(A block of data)

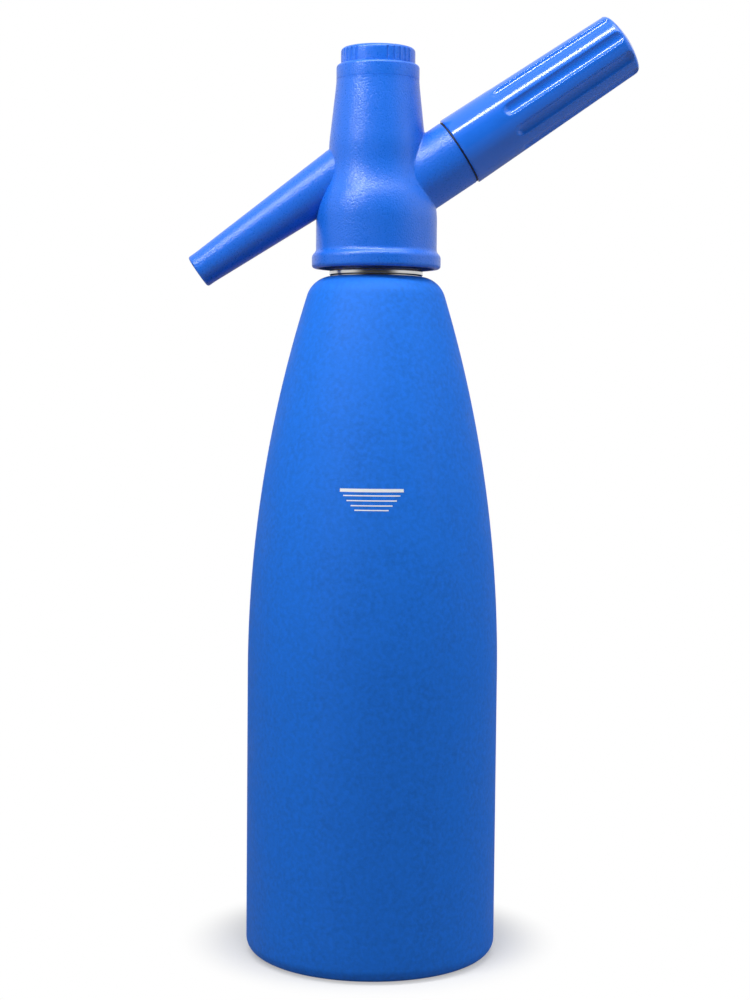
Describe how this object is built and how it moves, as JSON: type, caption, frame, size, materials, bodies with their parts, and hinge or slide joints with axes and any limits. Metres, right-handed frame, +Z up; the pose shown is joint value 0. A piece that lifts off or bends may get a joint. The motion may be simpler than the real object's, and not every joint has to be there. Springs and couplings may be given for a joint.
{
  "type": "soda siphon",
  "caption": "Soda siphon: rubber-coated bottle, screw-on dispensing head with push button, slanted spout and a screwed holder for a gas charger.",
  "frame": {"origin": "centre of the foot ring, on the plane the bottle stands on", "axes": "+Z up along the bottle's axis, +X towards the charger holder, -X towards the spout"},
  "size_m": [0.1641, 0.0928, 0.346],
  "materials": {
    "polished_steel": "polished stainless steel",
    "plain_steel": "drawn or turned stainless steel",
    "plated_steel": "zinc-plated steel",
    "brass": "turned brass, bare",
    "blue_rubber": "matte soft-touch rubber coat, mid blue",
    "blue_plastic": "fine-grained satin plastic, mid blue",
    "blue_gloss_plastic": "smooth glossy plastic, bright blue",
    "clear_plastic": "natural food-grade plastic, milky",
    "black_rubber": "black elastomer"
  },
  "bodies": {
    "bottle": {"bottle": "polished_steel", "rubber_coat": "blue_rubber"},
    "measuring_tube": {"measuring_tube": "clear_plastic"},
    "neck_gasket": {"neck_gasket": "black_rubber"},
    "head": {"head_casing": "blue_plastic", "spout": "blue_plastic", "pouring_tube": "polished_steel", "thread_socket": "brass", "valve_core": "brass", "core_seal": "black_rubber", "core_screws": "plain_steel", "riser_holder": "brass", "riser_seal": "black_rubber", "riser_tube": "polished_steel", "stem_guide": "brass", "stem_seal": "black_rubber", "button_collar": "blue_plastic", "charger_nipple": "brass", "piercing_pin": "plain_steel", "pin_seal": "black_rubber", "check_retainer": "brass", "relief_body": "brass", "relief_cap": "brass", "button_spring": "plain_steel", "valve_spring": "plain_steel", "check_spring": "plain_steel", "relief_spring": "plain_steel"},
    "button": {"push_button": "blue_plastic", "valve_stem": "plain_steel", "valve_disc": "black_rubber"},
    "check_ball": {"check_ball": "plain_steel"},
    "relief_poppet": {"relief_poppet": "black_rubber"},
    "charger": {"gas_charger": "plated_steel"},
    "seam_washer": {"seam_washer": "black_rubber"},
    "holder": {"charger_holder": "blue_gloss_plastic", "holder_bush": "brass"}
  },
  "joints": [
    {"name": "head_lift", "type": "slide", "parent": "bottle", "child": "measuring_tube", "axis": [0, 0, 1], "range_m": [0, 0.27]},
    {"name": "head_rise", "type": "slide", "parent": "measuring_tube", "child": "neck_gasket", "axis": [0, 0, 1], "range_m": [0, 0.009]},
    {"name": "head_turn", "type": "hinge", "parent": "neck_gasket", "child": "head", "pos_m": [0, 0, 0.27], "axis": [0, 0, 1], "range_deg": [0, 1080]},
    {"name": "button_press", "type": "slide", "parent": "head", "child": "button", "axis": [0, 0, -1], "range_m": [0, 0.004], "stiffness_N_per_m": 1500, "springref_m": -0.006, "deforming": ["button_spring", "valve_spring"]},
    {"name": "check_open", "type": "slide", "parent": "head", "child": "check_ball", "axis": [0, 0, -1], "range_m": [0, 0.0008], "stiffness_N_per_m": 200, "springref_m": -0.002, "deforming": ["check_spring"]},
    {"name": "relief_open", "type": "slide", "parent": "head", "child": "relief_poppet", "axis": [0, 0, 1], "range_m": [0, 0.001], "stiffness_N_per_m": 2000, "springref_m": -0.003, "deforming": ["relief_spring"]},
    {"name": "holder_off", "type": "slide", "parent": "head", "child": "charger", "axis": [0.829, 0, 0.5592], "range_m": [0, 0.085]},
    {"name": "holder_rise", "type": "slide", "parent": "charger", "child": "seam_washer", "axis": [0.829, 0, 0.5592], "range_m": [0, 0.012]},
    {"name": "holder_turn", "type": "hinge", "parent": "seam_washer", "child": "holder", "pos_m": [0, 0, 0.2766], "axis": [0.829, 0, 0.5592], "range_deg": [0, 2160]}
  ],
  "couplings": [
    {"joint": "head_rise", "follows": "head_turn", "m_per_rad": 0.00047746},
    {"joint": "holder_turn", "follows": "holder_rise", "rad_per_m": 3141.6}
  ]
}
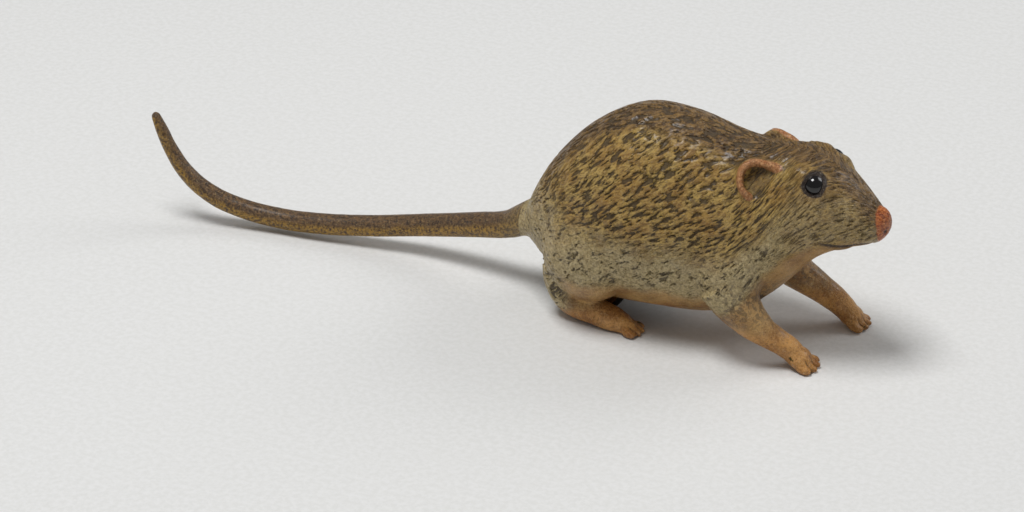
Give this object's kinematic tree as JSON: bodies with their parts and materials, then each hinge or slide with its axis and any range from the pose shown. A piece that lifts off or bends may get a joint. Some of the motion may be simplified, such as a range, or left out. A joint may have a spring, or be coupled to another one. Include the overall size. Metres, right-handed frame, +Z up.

▶ **The task**
Give all of the entries again, word for word.

▶ **Task answer**
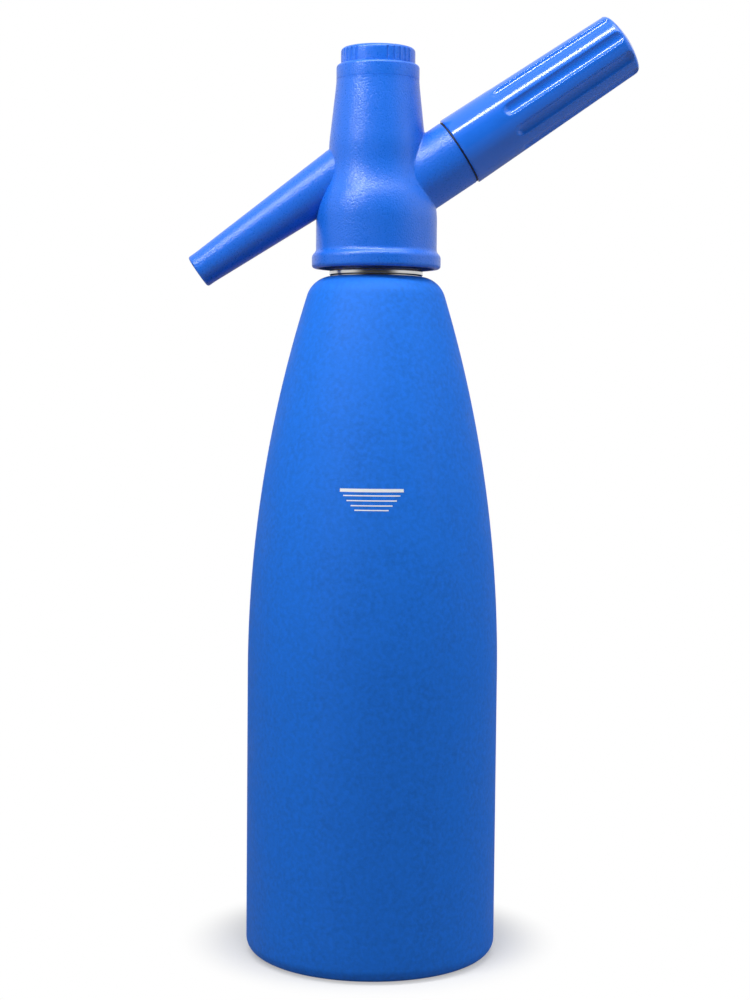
Describe how this object is built and how it moves, as JSON: type, caption, frame, size, materials, bodies with their parts, and hinge or slide joints with axes and any limits. Metres, right-handed frame, +Z up; the pose shown is joint value 0. A piece that lifts off or bends may get a joint. The motion may be simpler than the real object's, and not every joint has to be there. Springs and couplings may be given for a joint.
{
  "type": "soda siphon",
  "caption": "Soda siphon: rubber-coated bottle, screw-on dispensing head with push button, slanted spout and a screwed holder for a gas charger.",
  "frame": {"origin": "centre of the foot ring, on the plane the bottle stands on", "axes": "+Z up along the bottle's axis, +X towards the charger holder, -X towards the spout"},
  "size_m": [0.1641, 0.0928, 0.346],
  "materials": {
    "polished_steel": "polished stainless steel",
    "plain_steel": "drawn or turned stainless steel",
    "plated_steel": "zinc-plated steel",
    "brass": "turned brass, bare",
    "blue_rubber": "matte soft-touch rubber coat, mid blue",
    "blue_plastic": "fine-grained satin plastic, mid blue",
    "blue_gloss_plastic": "smooth glossy plastic, bright blue",
    "clear_plastic": "natural food-grade plastic, milky",
    "black_rubber": "black elastomer"
  },
  "bodies": {
    "bottle": {"bottle": "polished_steel", "rubber_coat": "blue_rubber"},
    "measuring_tube": {"measuring_tube": "clear_plastic"},
    "neck_gasket": {"neck_gasket": "black_rubber"},
    "head": {"head_casing": "blue_plastic", "spout": "blue_plastic", "pouring_tube": "polished_steel", "thread_socket": "brass", "valve_core": "brass", "core_seal": "black_rubber", "core_screws": "plain_steel", "riser_holder": "brass", "riser_seal": "black_rubber", "riser_tube": "polished_steel", "stem_guide": "brass", "stem_seal": "black_rubber", "button_collar": "blue_plastic", "charger_nipple": "brass", "piercing_pin": "plain_steel", "pin_seal": "black_rubber", "check_retainer": "brass", "relief_body": "brass", "relief_cap": "brass", "button_spring": "plain_steel", "valve_spring": "plain_steel", "check_spring": "plain_steel", "relief_spring": "plain_steel"},
    "button": {"push_button": "blue_plastic", "valve_stem": "plain_steel", "valve_disc": "black_rubber"},
    "check_ball": {"check_ball": "plain_steel"},
    "relief_poppet": {"relief_poppet": "black_rubber"},
    "charger": {"gas_charger": "plated_steel"},
    "seam_washer": {"seam_washer": "black_rubber"},
    "holder": {"charger_holder": "blue_gloss_plastic", "holder_bush": "brass"}
  },
  "joints": [
    {"name": "head_lift", "type": "slide", "parent": "bottle", "child": "measuring_tube", "axis": [0, 0, 1], "range_m": [0, 0.27]},
    {"name": "head_rise", "type": "slide", "parent": "measuring_tube", "child": "neck_gasket", "axis": [0, 0, 1], "range_m": [0, 0.009]},
    {"name": "head_turn", "type": "hinge", "parent": "neck_gasket", "child": "head", "pos_m": [0, 0, 0.27], "axis": [0, 0, 1], "range_deg": [0, 1080]},
    {"name": "button_press", "type": "slide", "parent": "head", "child": "button", "axis": [0, 0, -1], "range_m": [0, 0.004], "stiffness_N_per_m": 1500, "springref_m": -0.006, "deforming": ["button_spring", "valve_spring"]},
    {"name": "check_open", "type": "slide", "parent": "head", "child": "check_ball", "axis": [0, 0, -1], "range_m": [0, 0.0008], "stiffness_N_per_m": 200, "springref_m": -0.002, "deforming": ["check_spring"]},
    {"name": "relief_open", "type": "slide", "parent": "head", "child": "relief_poppet", "axis": [0, 0, 1], "range_m": [0, 0.001], "stiffness_N_per_m": 2000, "springref_m": -0.003, "deforming": ["relief_spring"]},
    {"name": "holder_off", "type": "slide", "parent": "head", "child": "charger", "axis": [0.829, 0, 0.5592], "range_m": [0, 0.085]},
    {"name": "holder_rise", "type": "slide", "parent": "charger", "child": "seam_washer", "axis": [0.829, 0, 0.5592], "range_m": [0, 0.012]},
    {"name": "holder_turn", "type": "hinge", "parent": "seam_washer", "child": "holder", "pos_m": [0, 0, 0.2766], "axis": [0.829, 0, 0.5592], "range_deg": [0, 2160]}
  ],
  "couplings": [
    {"joint": "head_rise", "follows": "head_turn", "m_per_rad": 0.00047746},
    {"joint": "holder_turn", "follows": "holder_rise", "rad_per_m": 3141.6}
  ]
}
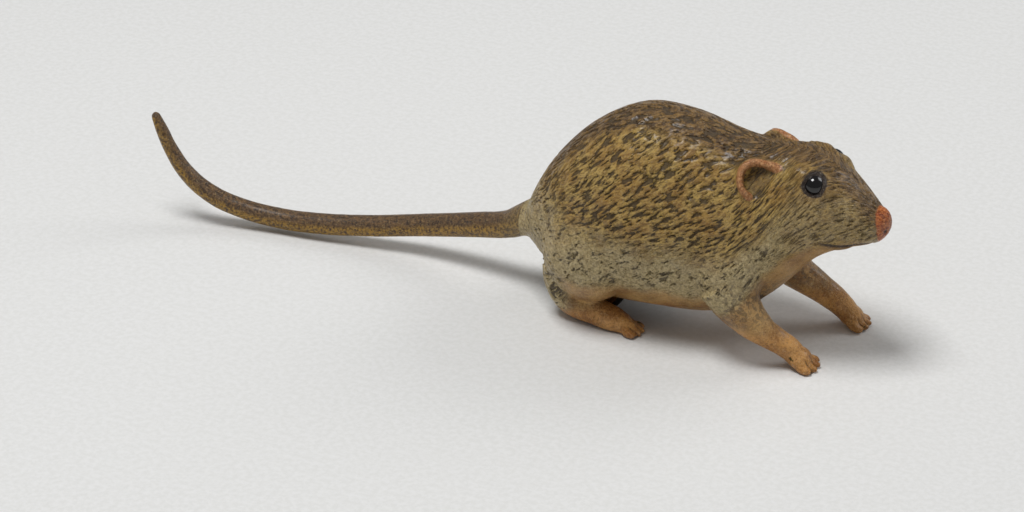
Give this object's kinematic tree as JSON: bodies with their parts and materials, then each hinge or slide with its axis and any range from the pose shown. A piece that lifts off or bends may get a joint. Some of the motion may be simplified, such as a range, or left out. A joint may have a spring, or be coupled to another one. Include the overall size. Metres, right-handed frame, +Z up.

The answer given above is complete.